**Exercise aim:**
Repeat everything from the line holding "zip(*points))), Vector(map(max, zip(*points)))" to the line holding "depsgraph = bpy.context.evaluated_depsgraph_get()", inclusive, exactly. Leave out the rest.

BEGIN Listing

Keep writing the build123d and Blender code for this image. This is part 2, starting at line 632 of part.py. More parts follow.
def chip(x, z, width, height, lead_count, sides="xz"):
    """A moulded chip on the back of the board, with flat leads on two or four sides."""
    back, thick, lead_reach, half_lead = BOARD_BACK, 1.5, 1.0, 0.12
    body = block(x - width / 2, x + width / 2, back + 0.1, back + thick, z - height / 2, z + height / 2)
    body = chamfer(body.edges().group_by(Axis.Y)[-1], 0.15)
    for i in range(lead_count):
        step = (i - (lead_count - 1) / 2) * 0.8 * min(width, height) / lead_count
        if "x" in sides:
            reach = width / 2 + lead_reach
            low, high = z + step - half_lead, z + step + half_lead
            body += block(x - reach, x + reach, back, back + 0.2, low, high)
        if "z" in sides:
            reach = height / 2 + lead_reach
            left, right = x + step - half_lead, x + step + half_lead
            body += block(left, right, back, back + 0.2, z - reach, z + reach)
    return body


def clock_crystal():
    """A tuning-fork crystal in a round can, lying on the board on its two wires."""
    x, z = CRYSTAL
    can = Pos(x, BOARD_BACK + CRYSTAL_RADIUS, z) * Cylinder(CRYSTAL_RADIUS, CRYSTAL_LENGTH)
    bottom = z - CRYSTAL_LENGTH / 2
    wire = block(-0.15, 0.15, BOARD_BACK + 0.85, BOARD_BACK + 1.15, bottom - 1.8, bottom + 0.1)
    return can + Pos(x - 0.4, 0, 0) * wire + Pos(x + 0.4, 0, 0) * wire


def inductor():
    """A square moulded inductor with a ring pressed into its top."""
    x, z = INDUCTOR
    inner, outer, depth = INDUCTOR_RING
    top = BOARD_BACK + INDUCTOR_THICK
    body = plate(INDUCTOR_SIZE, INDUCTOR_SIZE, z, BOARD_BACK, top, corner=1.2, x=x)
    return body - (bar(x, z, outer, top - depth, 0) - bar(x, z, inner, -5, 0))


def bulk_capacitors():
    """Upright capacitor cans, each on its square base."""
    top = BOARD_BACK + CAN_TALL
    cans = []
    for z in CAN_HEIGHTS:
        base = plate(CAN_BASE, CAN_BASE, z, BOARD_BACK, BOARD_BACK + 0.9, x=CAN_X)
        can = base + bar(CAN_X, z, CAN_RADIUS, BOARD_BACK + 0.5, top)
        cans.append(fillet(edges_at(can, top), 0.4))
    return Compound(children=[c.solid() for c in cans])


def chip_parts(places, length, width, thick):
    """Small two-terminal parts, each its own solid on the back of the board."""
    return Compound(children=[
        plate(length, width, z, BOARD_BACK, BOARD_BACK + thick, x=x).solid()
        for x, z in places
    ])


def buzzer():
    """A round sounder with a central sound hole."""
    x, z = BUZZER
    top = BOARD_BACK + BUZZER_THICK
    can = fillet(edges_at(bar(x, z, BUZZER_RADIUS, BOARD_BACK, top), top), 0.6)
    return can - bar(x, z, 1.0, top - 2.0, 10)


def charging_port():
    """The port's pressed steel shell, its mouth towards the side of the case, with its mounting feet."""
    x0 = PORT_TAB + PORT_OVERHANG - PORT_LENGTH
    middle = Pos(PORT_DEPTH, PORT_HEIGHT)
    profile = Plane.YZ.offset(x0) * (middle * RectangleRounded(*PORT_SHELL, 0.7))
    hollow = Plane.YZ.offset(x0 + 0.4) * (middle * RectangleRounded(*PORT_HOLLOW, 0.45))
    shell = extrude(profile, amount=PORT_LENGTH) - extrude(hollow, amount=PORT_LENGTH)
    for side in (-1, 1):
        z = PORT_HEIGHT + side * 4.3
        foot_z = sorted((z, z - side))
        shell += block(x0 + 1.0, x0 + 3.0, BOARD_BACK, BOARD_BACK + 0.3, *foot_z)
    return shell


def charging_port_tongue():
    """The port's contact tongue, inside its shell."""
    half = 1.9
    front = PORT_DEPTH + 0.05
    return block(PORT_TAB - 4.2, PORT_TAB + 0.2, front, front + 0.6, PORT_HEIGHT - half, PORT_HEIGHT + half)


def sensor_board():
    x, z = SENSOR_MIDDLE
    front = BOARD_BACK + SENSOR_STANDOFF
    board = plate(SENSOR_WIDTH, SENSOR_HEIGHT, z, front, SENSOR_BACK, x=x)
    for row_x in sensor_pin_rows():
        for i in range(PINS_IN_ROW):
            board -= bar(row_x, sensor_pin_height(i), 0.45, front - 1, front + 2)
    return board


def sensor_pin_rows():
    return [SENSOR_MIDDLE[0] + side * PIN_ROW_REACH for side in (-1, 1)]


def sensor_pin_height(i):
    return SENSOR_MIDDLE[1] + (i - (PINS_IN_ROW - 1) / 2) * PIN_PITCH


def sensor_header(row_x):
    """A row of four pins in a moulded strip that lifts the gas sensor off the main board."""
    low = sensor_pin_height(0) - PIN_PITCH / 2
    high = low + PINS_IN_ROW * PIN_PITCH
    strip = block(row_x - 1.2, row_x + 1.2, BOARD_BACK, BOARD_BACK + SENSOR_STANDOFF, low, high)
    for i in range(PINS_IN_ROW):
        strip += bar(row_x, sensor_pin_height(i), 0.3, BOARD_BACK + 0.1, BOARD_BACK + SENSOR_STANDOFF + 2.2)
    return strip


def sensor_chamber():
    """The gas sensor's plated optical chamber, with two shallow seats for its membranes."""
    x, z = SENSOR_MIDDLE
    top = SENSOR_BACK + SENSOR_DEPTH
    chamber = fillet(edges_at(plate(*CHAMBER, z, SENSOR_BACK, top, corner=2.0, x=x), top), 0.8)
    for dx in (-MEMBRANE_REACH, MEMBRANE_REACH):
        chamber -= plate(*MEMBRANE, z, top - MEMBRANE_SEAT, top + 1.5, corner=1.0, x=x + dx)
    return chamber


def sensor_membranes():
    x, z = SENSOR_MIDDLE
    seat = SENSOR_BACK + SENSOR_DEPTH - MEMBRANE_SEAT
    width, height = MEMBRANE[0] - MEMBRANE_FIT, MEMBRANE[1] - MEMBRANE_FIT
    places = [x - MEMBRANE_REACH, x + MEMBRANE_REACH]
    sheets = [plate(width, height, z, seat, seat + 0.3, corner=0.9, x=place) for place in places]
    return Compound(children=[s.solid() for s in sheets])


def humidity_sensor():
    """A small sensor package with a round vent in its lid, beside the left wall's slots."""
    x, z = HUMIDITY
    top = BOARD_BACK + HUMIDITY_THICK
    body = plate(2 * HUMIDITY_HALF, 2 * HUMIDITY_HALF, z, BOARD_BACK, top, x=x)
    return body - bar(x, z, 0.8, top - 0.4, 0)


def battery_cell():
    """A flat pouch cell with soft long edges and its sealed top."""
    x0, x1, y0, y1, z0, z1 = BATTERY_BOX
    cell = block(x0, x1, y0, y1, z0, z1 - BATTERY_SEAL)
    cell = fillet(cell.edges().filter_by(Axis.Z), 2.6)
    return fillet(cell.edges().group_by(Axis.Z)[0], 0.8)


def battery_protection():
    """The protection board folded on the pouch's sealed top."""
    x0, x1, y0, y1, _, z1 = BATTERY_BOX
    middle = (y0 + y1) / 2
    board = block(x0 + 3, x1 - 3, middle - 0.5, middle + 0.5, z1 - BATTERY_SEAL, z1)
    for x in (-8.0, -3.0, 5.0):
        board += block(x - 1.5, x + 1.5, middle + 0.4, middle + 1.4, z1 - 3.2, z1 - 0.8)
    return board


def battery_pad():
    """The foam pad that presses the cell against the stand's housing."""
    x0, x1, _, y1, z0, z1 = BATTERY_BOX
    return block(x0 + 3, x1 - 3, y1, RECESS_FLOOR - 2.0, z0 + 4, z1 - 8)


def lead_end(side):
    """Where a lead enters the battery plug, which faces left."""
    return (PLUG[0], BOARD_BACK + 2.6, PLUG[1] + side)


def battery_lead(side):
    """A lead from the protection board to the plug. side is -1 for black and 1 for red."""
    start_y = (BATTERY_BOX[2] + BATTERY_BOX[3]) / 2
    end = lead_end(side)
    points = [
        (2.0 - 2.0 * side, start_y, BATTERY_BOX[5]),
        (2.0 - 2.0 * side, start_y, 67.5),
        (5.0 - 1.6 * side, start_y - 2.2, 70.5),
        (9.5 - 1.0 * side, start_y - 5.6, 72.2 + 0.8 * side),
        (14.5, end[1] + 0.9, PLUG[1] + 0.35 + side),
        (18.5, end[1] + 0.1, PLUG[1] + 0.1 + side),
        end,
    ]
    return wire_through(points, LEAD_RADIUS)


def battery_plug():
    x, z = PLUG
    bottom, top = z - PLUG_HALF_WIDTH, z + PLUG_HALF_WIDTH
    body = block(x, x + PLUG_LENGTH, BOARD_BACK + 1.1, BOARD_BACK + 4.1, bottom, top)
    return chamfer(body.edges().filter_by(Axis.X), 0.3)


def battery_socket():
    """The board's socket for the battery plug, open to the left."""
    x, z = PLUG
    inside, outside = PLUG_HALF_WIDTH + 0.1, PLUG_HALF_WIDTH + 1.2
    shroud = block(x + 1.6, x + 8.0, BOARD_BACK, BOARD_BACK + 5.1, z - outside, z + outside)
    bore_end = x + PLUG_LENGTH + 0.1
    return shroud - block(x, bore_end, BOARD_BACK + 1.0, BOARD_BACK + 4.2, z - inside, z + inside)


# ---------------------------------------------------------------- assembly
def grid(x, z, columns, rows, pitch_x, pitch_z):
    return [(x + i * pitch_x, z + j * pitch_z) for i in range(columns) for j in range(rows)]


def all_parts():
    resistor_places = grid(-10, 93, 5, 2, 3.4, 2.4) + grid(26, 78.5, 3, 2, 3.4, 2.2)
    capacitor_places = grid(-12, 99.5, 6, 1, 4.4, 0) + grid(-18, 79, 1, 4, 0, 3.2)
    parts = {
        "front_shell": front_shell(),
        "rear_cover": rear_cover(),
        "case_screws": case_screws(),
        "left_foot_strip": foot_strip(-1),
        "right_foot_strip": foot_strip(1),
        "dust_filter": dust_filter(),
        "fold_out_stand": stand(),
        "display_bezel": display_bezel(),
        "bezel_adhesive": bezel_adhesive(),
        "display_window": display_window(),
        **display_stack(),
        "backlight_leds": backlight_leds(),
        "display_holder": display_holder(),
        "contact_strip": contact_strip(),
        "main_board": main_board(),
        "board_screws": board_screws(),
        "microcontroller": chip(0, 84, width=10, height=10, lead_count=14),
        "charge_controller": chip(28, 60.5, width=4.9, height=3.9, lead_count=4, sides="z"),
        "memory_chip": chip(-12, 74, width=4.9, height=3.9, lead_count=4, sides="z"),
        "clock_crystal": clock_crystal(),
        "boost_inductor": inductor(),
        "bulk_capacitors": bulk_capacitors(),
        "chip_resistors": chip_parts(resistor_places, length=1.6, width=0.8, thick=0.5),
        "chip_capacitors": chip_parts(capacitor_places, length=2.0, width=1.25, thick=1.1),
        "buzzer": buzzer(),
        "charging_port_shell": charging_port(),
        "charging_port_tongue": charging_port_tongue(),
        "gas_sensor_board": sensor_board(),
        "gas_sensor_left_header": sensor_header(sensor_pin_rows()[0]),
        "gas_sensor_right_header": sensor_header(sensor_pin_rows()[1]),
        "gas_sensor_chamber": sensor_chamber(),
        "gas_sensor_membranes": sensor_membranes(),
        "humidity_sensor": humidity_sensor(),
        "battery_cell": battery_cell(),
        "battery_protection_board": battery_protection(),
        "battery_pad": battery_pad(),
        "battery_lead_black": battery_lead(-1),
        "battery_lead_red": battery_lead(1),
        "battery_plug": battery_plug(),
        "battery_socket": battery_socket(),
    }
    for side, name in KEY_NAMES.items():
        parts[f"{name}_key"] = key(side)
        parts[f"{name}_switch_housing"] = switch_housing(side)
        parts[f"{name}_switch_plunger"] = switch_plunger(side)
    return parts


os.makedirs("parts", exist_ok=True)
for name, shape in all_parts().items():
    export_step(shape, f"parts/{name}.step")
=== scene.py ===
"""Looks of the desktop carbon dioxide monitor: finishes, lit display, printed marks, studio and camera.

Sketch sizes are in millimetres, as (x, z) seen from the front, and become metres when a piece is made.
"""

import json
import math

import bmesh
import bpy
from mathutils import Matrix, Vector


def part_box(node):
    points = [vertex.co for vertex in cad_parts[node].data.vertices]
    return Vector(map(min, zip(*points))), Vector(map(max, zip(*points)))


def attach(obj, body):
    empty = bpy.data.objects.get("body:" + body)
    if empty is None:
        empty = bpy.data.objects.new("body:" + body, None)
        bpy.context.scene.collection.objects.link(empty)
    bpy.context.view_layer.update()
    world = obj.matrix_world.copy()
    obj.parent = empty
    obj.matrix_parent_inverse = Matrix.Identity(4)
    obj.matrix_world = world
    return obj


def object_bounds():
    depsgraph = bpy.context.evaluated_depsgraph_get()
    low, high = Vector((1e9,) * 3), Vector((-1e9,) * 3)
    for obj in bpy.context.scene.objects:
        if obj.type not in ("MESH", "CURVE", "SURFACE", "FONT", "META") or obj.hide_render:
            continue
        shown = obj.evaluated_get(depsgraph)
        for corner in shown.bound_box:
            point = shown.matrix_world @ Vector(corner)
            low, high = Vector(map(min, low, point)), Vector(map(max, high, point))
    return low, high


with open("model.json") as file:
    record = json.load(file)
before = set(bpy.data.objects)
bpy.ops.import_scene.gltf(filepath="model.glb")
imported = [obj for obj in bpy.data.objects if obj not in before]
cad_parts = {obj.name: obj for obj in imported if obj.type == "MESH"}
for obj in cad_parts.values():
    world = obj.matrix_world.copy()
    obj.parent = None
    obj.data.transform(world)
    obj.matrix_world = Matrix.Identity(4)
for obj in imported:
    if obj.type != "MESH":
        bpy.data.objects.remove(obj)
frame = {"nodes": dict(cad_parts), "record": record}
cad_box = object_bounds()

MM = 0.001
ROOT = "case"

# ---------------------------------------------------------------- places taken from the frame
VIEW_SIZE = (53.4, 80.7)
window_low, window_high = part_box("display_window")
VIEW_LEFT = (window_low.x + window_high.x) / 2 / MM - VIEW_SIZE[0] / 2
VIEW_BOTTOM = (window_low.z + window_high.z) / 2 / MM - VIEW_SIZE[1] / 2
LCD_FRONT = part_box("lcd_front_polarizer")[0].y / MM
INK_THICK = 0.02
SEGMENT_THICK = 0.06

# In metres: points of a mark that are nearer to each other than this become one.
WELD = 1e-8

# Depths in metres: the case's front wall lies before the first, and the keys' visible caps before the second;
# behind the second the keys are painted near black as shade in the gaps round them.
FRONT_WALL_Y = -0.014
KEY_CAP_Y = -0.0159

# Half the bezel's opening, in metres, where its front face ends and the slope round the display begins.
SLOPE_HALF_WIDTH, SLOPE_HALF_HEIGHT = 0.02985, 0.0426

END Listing
BEGIN Listing

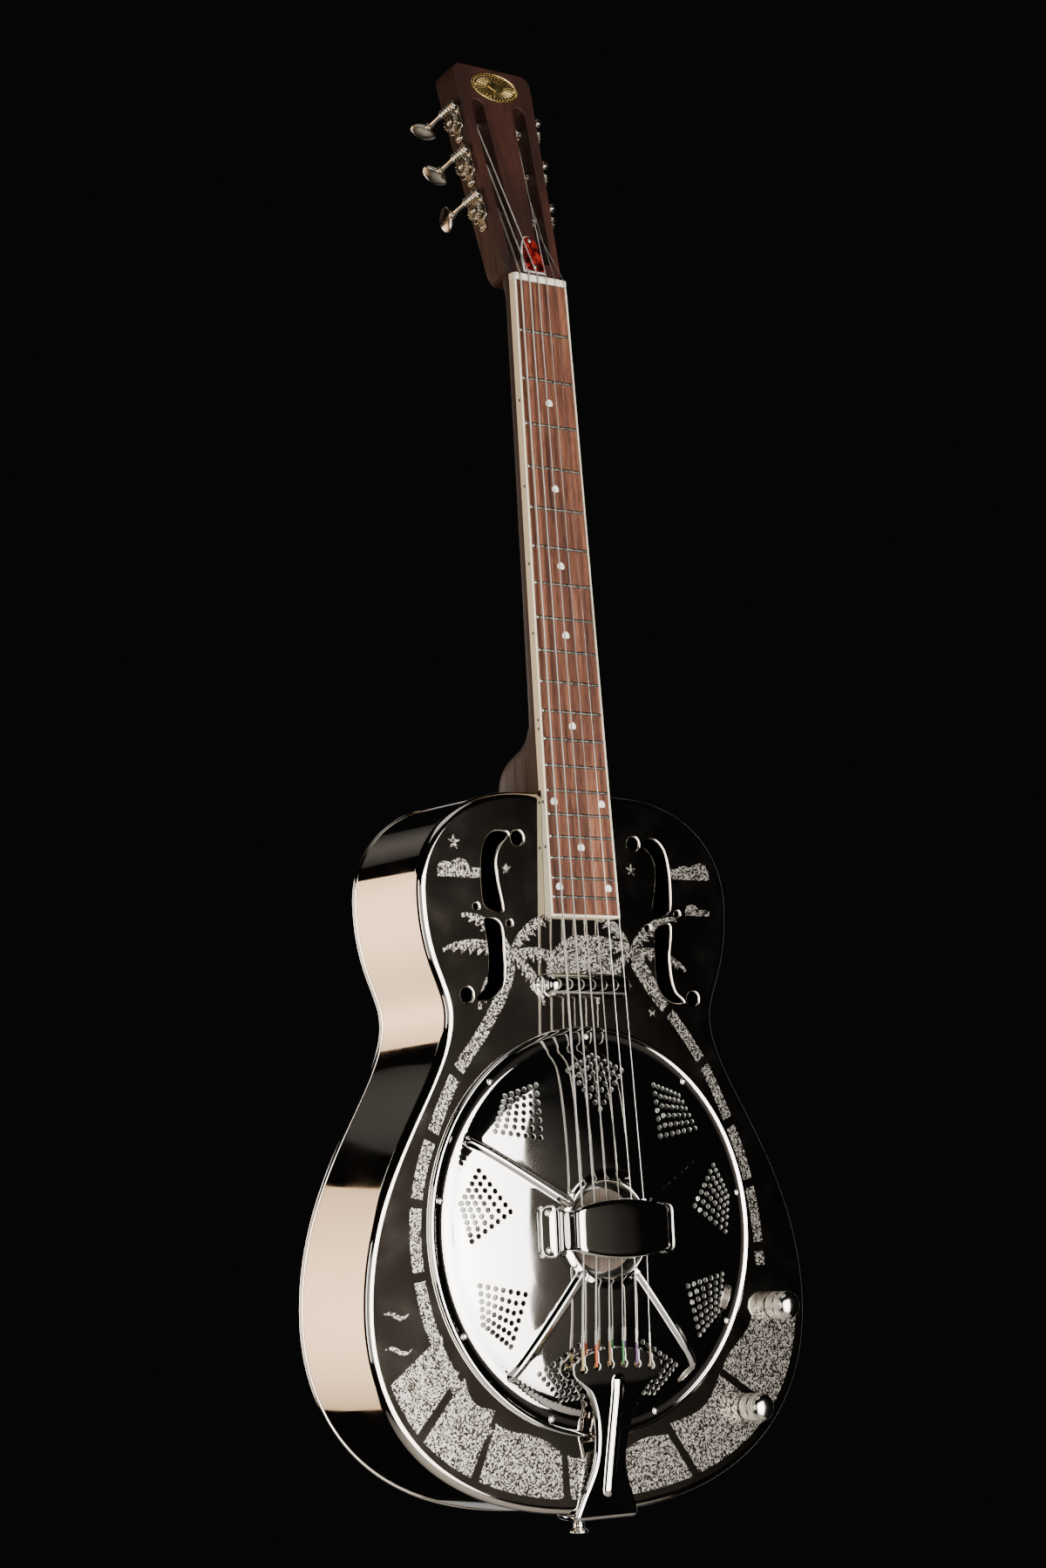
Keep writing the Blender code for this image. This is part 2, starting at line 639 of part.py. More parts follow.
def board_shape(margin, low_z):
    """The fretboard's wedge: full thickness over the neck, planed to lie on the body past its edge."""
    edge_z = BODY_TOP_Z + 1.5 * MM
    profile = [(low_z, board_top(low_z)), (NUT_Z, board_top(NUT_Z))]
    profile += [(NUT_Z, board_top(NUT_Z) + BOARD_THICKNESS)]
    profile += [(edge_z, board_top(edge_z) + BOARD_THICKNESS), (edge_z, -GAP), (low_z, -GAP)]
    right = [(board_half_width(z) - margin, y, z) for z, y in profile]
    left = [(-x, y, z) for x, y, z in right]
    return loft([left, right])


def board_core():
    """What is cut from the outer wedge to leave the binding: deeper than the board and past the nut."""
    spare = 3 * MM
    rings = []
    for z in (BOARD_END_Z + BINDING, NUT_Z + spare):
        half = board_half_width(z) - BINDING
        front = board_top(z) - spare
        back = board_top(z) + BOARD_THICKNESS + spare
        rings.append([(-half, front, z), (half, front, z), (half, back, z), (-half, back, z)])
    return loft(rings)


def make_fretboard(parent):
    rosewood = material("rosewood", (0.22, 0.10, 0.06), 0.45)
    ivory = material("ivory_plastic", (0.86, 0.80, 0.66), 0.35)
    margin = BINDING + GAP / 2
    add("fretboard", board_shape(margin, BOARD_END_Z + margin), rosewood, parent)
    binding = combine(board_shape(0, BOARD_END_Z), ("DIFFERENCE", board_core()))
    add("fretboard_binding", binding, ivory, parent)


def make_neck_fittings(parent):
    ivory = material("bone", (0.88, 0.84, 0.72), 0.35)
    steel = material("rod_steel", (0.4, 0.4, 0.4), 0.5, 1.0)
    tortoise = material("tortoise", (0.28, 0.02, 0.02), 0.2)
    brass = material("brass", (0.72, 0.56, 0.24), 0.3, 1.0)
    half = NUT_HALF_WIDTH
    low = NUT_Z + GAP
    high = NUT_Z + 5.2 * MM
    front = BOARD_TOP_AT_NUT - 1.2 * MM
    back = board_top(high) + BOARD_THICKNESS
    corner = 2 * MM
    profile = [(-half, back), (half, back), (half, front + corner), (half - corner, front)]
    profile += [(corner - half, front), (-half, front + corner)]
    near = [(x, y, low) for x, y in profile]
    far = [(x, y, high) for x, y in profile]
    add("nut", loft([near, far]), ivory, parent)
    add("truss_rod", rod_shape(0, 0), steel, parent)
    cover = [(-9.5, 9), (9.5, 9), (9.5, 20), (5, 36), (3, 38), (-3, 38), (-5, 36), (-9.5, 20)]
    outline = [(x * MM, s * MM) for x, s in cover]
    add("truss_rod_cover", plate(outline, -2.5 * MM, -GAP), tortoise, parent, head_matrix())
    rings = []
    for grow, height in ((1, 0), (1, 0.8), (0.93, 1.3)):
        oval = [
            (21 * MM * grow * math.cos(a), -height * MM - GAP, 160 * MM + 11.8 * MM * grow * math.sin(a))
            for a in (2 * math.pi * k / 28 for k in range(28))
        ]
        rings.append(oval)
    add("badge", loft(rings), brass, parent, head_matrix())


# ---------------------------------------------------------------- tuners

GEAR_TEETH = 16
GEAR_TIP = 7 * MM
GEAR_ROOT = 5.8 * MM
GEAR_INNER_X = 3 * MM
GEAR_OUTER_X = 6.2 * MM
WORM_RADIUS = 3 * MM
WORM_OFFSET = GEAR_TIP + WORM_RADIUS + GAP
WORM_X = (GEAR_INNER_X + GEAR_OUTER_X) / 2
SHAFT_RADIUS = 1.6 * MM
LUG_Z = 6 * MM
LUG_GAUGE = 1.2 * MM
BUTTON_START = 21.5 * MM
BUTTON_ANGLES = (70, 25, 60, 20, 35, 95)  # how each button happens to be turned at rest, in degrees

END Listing
BEGIN Listing

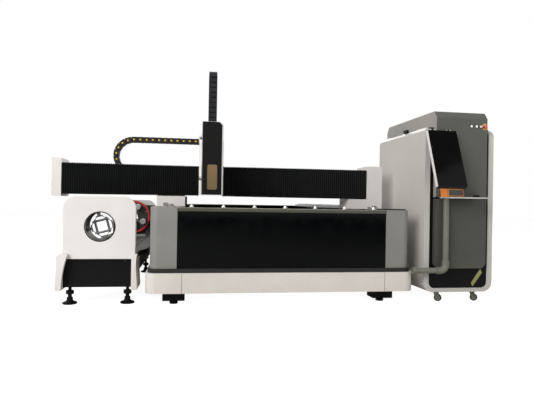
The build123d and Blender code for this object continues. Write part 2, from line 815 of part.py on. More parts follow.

END Listing

**Response below:**
    return Vector(map(min, zip(*points))), Vector(map(max, zip(*points)))


def attach(obj, body):
    empty = bpy.data.objects.get("body:" + body)
    if empty is None:
        empty = bpy.data.objects.new("body:" + body, None)
        bpy.context.scene.collection.objects.link(empty)
    bpy.context.view_layer.update()
    world = obj.matrix_world.copy()
    obj.parent = empty
    obj.matrix_parent_inverse = Matrix.Identity(4)
    obj.matrix_world = world
    return obj


def object_bounds():
    depsgraph = bpy.context.evaluated_depsgraph_get()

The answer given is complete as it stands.